### Exercise directions
Return the listing below in full, with every line exactly as it is.

### Records for the task
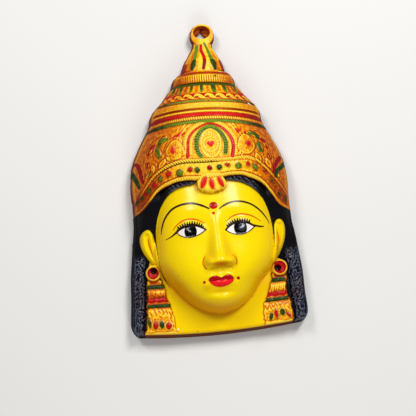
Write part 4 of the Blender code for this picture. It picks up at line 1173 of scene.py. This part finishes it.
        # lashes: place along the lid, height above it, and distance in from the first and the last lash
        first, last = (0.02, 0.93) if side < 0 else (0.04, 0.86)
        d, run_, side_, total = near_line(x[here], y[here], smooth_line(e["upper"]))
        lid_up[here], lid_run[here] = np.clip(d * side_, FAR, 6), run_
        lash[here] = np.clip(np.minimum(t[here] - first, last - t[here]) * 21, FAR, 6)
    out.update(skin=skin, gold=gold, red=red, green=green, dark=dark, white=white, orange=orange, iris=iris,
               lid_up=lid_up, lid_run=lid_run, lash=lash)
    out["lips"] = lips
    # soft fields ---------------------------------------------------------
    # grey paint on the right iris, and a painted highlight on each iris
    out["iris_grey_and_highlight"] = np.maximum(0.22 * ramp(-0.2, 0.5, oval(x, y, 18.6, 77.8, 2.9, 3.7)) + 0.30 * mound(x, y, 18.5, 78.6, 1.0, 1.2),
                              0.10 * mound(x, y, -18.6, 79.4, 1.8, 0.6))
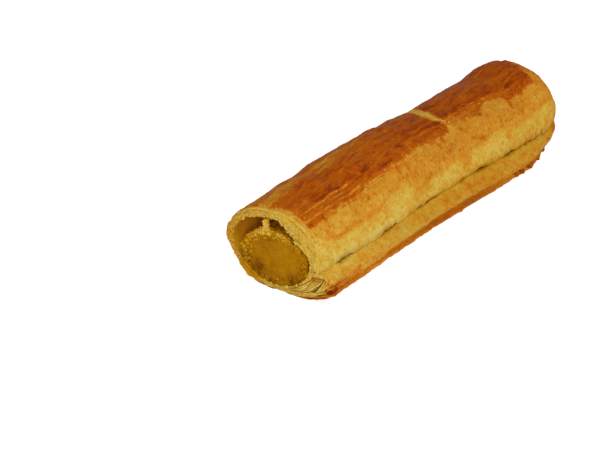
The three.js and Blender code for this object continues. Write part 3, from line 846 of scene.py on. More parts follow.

### Finished task
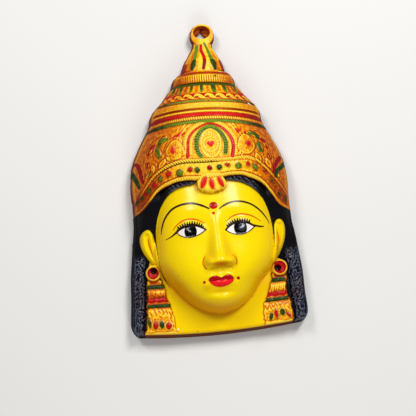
Write part 4 of the Blender code for this picture. It picks up at line 1173 of scene.py. This part finishes it.
        # lashes: place along the lid, height above it, and distance in from the first and the last lash
        first, last = (0.02, 0.93) if side < 0 else (0.04, 0.86)
        d, run_, side_, total = near_line(x[here], y[here], smooth_line(e["upper"]))
        lid_up[here], lid_run[here] = np.clip(d * side_, FAR, 6), run_
        lash[here] = np.clip(np.minimum(t[here] - first, last - t[here]) * 21, FAR, 6)
    out.update(skin=skin, gold=gold, red=red, green=green, dark=dark, white=white, orange=orange, iris=iris,
               lid_up=lid_up, lid_run=lid_run, lash=lash)
    out["lips"] = lips
    # soft fields ---------------------------------------------------------
    # grey paint on the right iris, and a painted highlight on each iris
    out["iris_grey_and_highlight"] = np.maximum(0.22 * ramp(-0.2, 0.5, oval(x, y, 18.6, 77.8, 2.9, 3.7)) + 0.30 * mound(x, y, 18.5, 78.6, 1.0, 1.2),
                              0.10 * mound(x, y, -18.6, 79.4, 1.8, 0.6))
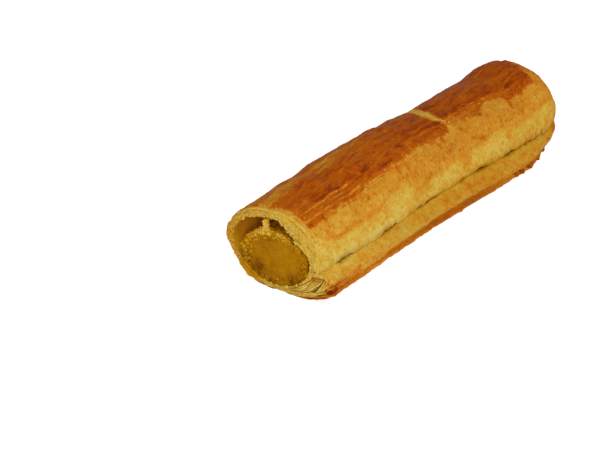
The three.js and Blender code for this object continues. Write part 3, from line 846 of scene.py on. More parts follow.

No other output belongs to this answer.